Photo Credit: Sandra Ebert
Photo Credit: Sandra Ebert
You reference many different locations across the record: New England, New Jersey, Tokyo, Dovedale Street, Michigan. How important is it to you to tie ideas and lyrics to different places like this? Are they places you've visited, lived in, or are they fantasy versions?

It’s important because I think I do have locations in my mind a lot of the time when I write, because a lot of the lyrics are story-based in some respect and locations are important to those stories. Those are places I have lived in or visited, apart from Tokyo - I actually meant that to be half-hearted Lost in Translation reference, I think itself gets a little lost… 


The garden as a theme also is important in the second half of the record. In "Folk/Heart," and then of course the closing track, "The Garden." Talk to me about the garden and what it means to you as a metaphor - the use of it in these songs couldn't be more different.

Modern Woman - "Neptune Girl"

Yeah, being outside is really important to me, and always has been, so plants often work their way into a lot of things I write about by proxy. "The Garden," I wrote that when I was about 22, and it was after reading a book about Joan of Arc I found in a charity shop. It focused in a section on when a teenage Joan heard voices in her garden in France that ultimately led to her martyrdom. So I wrote a song about that moment because I thought it was interesting.

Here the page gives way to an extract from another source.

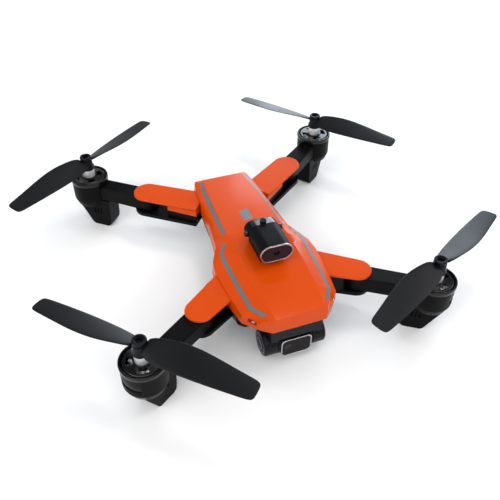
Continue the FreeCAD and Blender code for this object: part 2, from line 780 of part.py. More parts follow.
# ---- arm, foot and motor, drawn with the motor axis at the origin and the arm along -X ----
def arm():
    beam = [
        (-arm_reach, arm_width / 2), (-arm_reach, -arm_width / 2),
        (-cup_radius, -arm_neck_width / 2), (-cup_inner_radius, -arm_neck_width / 2),
        (-cup_inner_radius, arm_neck_width / 2), (-cup_radius, arm_neck_width / 2),
    ]
    bar = plan_prism(beam, arm_bottom_z, arm_top_z)
    long_edges = [e for e in bar.Edges if abs(e.Vertexes[0].Z - arm_top_z) < 1e-6
                  and abs(e.Vertexes[1].Z - arm_top_z) < 1e-6 and e.Length > 20]
    bar = bar.makeChamfer(1.0, long_edges)
    eye = post(eye_radius, arm_bottom_z, arm_top_z, -arm_reach, 0)
    bore = post(pin_radius + pin_clearance, 0, 40, -arm_reach, 0)
    wall = revolve([
        (cup_inner_radius, cup_seam_z), (cup_radius, cup_seam_z), (cup_radius, cup_rim_z - cup_band_height),
        (cup_band_radius, cup_rim_z - cup_band_height + 0.5), (cup_band_radius, cup_rim_z - 0.6),
        (cup_band_radius - 0.6, cup_rim_z), (cup_inner_radius, cup_rim_z),
    ])
    floor = post(cup_inner_radius, cup_seam_z, cup_floor_z)
    tube = post(tube_radius, cup_floor_z, bell_top_z - bell_plate - 0.4)
    shaft_way = post(shaft_radius + shaft_clearance, cup_seam_z + 0.8, 40)
    body = bar.fuse(eye).cut(post(cup_inner_radius, 0, 40)).fuse(wall).fuse(floor).fuse(tube)
    return body.cut(bore).cut(shaft_way).removeSplitter()


def foot():
    wide = cup_radius - 0.1
    bowl = revolve([
        (0, -2.0), (7.0, -2.0), (10.6, 1.2), (wide, cup_seam_z - 0.6), (wide, cup_seam_z), (0, cup_seam_z),
    ])
    top = min(cup_seam_z, arm_bottom_z)
    boot = side_prism([
        (8.0, 0.5), (-0.5, ground_z + 1.2), (-2.0, ground_z), (-foot_inboard + 2.3, ground_z),
        (-foot_inboard, ground_z + 1.6), (-foot_inboard - 0.8, ground_z + 6.0),
        (-foot_inboard - 1.6, top), (8.0, top),
    ], foot_half_width)
    shape = bowl.fuse(boot)
    for side in (1, -1):
        for step in range(3):
            x = -4.0 - step * vent_pitch
            y0 = side * (foot_half_width - 0.7)
            low, high = min(y0, y0 + side * 3), max(y0, y0 + side * 3)
            left, right = x - vent_width / 2, x + vent_width / 2
            shape = shape.cut(block(left, right, low, high, vent_bottom_z, vent_bottom_z + vent_height))
    return shape.cut(pod_light_shape(0.1)).removeSplitter()


def pod_light_shape(grow=0.0):
    """Lamp window in the outboard side of the foot's bowl."""
    section = [(9.4 - grow, 0.6 - grow), (13.5, 0.6 - grow), (13.5, 4.4 + grow), (9.4 - grow, 4.4 + grow)]
    ring = revolve(section)
    sector = block(4.0 - grow, 20, -7.5 - grow, 7.5 + grow, -5, 10)
    return ring.common(sector)


def pod_light():
    skin = revolve([(8.0, -1.5), (9.8, 0.2), (12.0, 5.6), (8.0, 5.6)])
    return pod_light_shape().common(skin)


def stator():
    """Wound iron ring on the bearing tube."""
    z0 = cup_floor_z + stator_lift
    core = post(stator_hub_radius, z0, z0 + stator_height)
    shape = core
    for index in range(stator_teeth):
        tooth = block(stator_hub_radius - 0.5, stator_radius, -1.5, 1.5, z0 + 0.6, z0 + stator_height - 0.6)
        tooth.rotate(Vector(0, 0, 0), Vector(0, 0, 1), 360.0 * index / stator_teeth)
        shape = shape.fuse(tooth)
    shape = shape.fuse(post(stator_hub_radius, cup_floor_z, z0))
    return shape.cut(post(tube_radius + 0.02, 0, 40)).removeSplitter()


def bell():
    skirt = post(bell_radius, bell_skirt_z, bell_top_z)
    top_rim = [e for e in skirt.Edges if all(abs(v.Z - bell_top_z) < 1e-6 for v in e.Vertexes) and e.Closed]
    skirt = skirt.makeFillet(0.7, top_rim[:1])
    hollow = post(bell_radius - bell_wall, bell_skirt_z - 1, bell_top_z - bell_plate)
    shape = skirt.cut(hollow)
    low, high = bell_window_inner, bell_window_outer
    window = revolve([(low, 10), (high, 10), (high, 30), (low, 30)])
    sector = plan_prism([(0, 0), (20, -8.2), (20, 8.2)], 10, 30)
    for index in range(bell_windows):
        cut = window.common(sector)
        cut.rotate(Vector(0, 0, 0), Vector(0, 0, 1), 45 + 360 / bell_windows * index)
        shape = shape.cut(cut)
    return shape.cut(post(shaft_radius, 0, 40)).removeSplitter()


def motor_shaft():
    """Shaft with the bright collar that carries the propeller."""
    shaft = post(shaft_radius, cup_seam_z + 1.2, propeller_hub_top_z - propeller_socket - 1.0)
    collar = post(collar_radius, bell_top_z, collar_top_z)
    collar = collar.fuse(post(spigot_radius, collar_top_z, collar_top_z + spigot_height))
    return collar.fuse(shaft)


def blade(turns_left_hand):
    """One blade along +X, thin, cambered and twisted."""
    hand = 1.0 if turns_left_hand else -1.0
    sections = []
    for radius, chord, pitch, sweep in blade_rows:
        angle = math.radians(pitch) * hand
        thick = 1.5 if radius < 12 else 1.0
        if radius > 60:
            thick = 0.7
        points = []
        for along, up in blade_outline:
            y = along * chord + sweep * hand
            z = up * thick
            points.append(Vector(radius, y * math.cos(angle) - z * math.sin(angle),
                                 blade_z + y * math.sin(angle) + z * math.cos(angle)))
        sections.append(polygon(points))
    return Part.makeLoft(sections, True, True)


def propeller(corner):
    hand = turns_left[corner]
    hub = post(propeller_hub_radius, collar_top_z + 0.4, propeller_hub_top_z)
    crown = [e for e in hub.Edges if e.Closed and abs(e.Vertexes[0].Z - propeller_hub_top_z) < 1e-6]
    hub = hub.makeFillet(1.2, crown[:1])
    one = blade(hand)
    other = one.copy()
    other.rotate(Vector(0, 0, 0), Vector(0, 0, 1), 180)
    shape = hub.fuse(one).fuse(other)
    shape = shape.cut(post(propeller_socket_radius, propeller_hub_top_z - propeller_socket, 60))
    shape = shape.cut(post(shaft_radius, 0, propeller_hub_top_z - propeller_socket - 1.0))
    shape = shape.cut(post(spigot_radius + 0.03, 0, collar_top_z + spigot_height))
    shape.rotate(Vector(0, 0, 0), Vector(0, 0, 1), blade_angles[corner])
    shape.translate(motor_place(corner))
    return shape


# ---- write the pieces ---------------------------------------------------------------
def save(name, shape):
    shape.exportStep("parts/%s.step" % name)


def build_body():
    save("top_shell", top_shell())
    save("bottom_shell", bottom_shell())
    save("flank_stripes", flank_stripes())
    save("nose_lights", nose_lights())
    save("main_board", main_board())
    save("contact_block", contact_block())
    save("belly_window", belly_window())
    save("hinge_pins", hinge_pins())
    save("shell_screws", shell_screws())
    save("sensor_housing", sensor_housing())
    save("sensor_bezel", sensor_bezel())
    save("sensor_window", sensor_window())
    save("sensor_knobs", sensor_knobs())


def build_camera():
    save("camera_mount", camera_mount())
    save("tilt_motor", tilt_motor())
    save("camera_head", camera_head())
    save("camera_trim", camera_trim())
    save("camera_plate", camera_plate())
    save("camera_lens", camera_lens())


def build_battery():
    save("battery_case", battery_case())
    save("battery_cells", battery_cells())
    save("battery_lid", battery_lid())
    save("battery_stripes", battery_stripes())
    save("deck_inlay", deck_label())
    save("power_button", power_button())
    save("battery_latch", battery_latch())


def build_corner(corner):
    save("arm_" + corner, to_corner(arm(), corner))
    save("foot_" + corner, to_corner(foot(), corner))
    save("pod_light_" + corner, to_corner(pod_light(), corner))
    save("stator_" + corner, to_corner(stator(), corner))
    save("motor_bell_" + corner, to_corner(bell(), corner))
    save("motor_shaft_" + corner, to_corner(motor_shaft(), corner))
    save("propeller_" + corner, propeller(corner))


os.makedirs("parts", exist_ok=True)
build_body()
build_camera()
build_battery()
for corner_name in corners:
    build_corner(corner_name)
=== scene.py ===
"""Looks of a small folding camera quadcopter, laid out as a Blender add-on and run as a script."""

import json
import math

import bmesh
import bpy
from bpy.props import FloatProperty, FloatVectorProperty, IntProperty, PointerProperty
from mathutils import Matrix, Vector
from mathutils.bvhtree import BVHTree

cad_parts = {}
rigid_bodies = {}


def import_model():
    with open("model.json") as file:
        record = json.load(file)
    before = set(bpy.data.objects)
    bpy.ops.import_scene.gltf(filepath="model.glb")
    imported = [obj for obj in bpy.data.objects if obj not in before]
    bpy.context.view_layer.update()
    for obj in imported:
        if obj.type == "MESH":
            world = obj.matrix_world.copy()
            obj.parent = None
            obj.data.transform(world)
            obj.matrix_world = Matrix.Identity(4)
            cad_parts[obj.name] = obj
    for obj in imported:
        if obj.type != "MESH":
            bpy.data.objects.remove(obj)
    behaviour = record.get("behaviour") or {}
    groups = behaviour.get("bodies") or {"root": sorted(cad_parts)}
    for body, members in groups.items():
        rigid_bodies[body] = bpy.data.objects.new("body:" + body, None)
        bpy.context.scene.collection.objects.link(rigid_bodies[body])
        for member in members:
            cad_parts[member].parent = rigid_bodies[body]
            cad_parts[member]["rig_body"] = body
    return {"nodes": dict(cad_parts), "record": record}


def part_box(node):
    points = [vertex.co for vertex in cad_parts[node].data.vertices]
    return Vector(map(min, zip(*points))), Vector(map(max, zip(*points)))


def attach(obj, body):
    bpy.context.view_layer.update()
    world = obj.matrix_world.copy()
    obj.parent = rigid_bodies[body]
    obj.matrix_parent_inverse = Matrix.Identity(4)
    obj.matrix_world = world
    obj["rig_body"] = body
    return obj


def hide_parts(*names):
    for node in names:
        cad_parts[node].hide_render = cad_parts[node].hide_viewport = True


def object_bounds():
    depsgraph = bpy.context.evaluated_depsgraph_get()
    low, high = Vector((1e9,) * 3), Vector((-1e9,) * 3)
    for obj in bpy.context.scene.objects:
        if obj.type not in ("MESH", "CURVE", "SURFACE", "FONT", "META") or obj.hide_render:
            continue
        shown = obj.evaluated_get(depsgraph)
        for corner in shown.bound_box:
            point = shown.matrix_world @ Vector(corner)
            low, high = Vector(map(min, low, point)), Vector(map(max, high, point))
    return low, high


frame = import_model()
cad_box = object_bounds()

bl_info = {
    "name": "Folding Camera Quadcopter",
    "version": (1, 0, 0),
    "blender": (4, 5, 0),
    "location": "View3D > Sidebar > Quadcopter",
    "description": "Shells, arms, motors, propellers, sensors and materials of a small folding quadcopter",
    "category": "Object",
}

nodes = frame["nodes"]
MM = 0.001
CORNERS = ("front_left", "front_right", "rear_left", "rear_right")


# ---- settings -----------------------------------------------------------------------
def length(name, description, default, low=0.0, high=1.0):
    return FloatProperty(name=name, description=description, default=default, min=low, max=high,
                         subtype="DISTANCE", unit="LENGTH", precision=5)


def colour(name, description, default):
    return FloatVectorProperty(name=name, description=description, default=default, min=0.0, max=1.0,
                               size=3, subtype="COLOR")


class QuadShapeSettings(bpy.types.PropertyGroup):
    """Sizes that a user may change"""

    shell_round: length("Shell rounding", "Width of the rounded edges of the orange shells", 0.0008)
    arm_round: length("Arm rounding", "Width of the rounded edges of the arms and feet", 0.0007)
    fine_round: length("Fine rounding", "Width of the rounded edges of small parts", 0.00025)
    blade_root_chord: length("Blade root chord", "Width of a blade beside its hub", 0.0092)
    blade_wide_chord: length("Blade widest chord", "Width of a blade at its widest", 0.0168)
    wire_thickness: length("Wire thickness", "Thickness of the wire wound round a motor's teeth", 0.0007)
    bell_lift: length("Bell lift", "How far the cover of a motor bell stands up towards its ring", 0.0009)
    hood_slope: length("Hood slope", "How far the rear end of the sensor hood's top falls", 0.0013)
    round_segments: IntProperty(name="Rounding segments", description="Faces across a rounded edge",
                                default=3, min=1, max=6)


class QuadColourSettings(bpy.types.PropertyGroup):
    """Colours that a user may change"""

    shell: colour("Shell", "Glossy plastic of the upper shells", (0.62, 0.062, 0.0012))
    plastic: colour("Black plastic", "Satin plastic of the arms and the tub", (0.0028, 0.0028, 0.0031))
    gloss: colour("Gloss black", "Polished plastic of the motor rings", (0.005, 0.005, 0.0055))
    stripe: colour("Stripe", "Inlaid stripes and the deck inlay", (0.135, 0.135, 0.14))
    blade: colour("Blade", "Satin nylon of the propellers", (0.0022, 0.0025, 0.0036))
    window: colour("Window", "Dark glass of the obstacle sensor", (0.018, 0.017, 0.024))
    floor: colour("Floor", "Studio floor and backdrop", (0.95, 0.95, 0.95))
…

I think of the album title - Johnny's Dreamworld, and a dream world being really crucial to the entire record's themes, and the world you're creating here. I mentioned film, and Harry Dean Stanton, and it's hard to not think of David Lynch when I think about those two at once. Is Lynch an influence in that way? The record certainly makes me think of the worlds he creates, which are so intertwined with the music he uses and often creates himself for them - and the sounds here remind me of the sounds he would create - often quiet, tense, heavy, staticky, always working to evoke feeling and emotion from the audience. 

Photo Credit: Sal Redpath
Photo Credit: Sal Redpath

I came to David Lynch quite late, I probably watched his films properly about 5 years ago, though I know David (in Modern Woman) has been a huge fan since he was young. Before that, I was interested in how dreams were presented in books, I did a module on medieval dream visions at university, and I could never get it out of my head the landscapes and architecture within them. And then I got heavily into Borges at one point. So I think I was just really was interested in dreams in writing. Then yeah, I do think when I watched David Lynch’s films, it felt like he articulated so well a lot of the things I was interested in, but modernized it. And I became really fixated on his work too. So I’m sure that comes out in the music in some way.


You've written poetry, and used to run poetry nights, I notice you even reference Wordsworth on the record. Are you into any modern poets?

I haven’t written poetry for a while actually. Maybe I will again. I’m into many modern poets, Alice Oswald, Warsan Shire and Sharon Olds particularly. 


Modern Woman - "Dashboard Mary"
What's the last concert you saw? The best? The first?

The last concert I went to was a celebration of Marianne Faithful’s work and life, at the Barbican. Lots of artists covered her songs, from Anna Calvi to Rufus Wainwright to Jarvis Cocker. It was great. The best concert I have ever been to was a celebration of Shane MacGowan, for his 60th birthday at the National Concert Hall in Dublin. Artists like Sinead O’Connor, Lisa O’Neil and Nick Cave performed Pogues songs and MacGowan’s solo material. Watching Sinead O’Connor was a formative experience. The first concert was Avril Lavigne at what was then the MEN arena when I was about 7. As a pre-teen, she had a chokehold on me.


Finally, who's Johnny?

A character, a real person, just a name…who knows.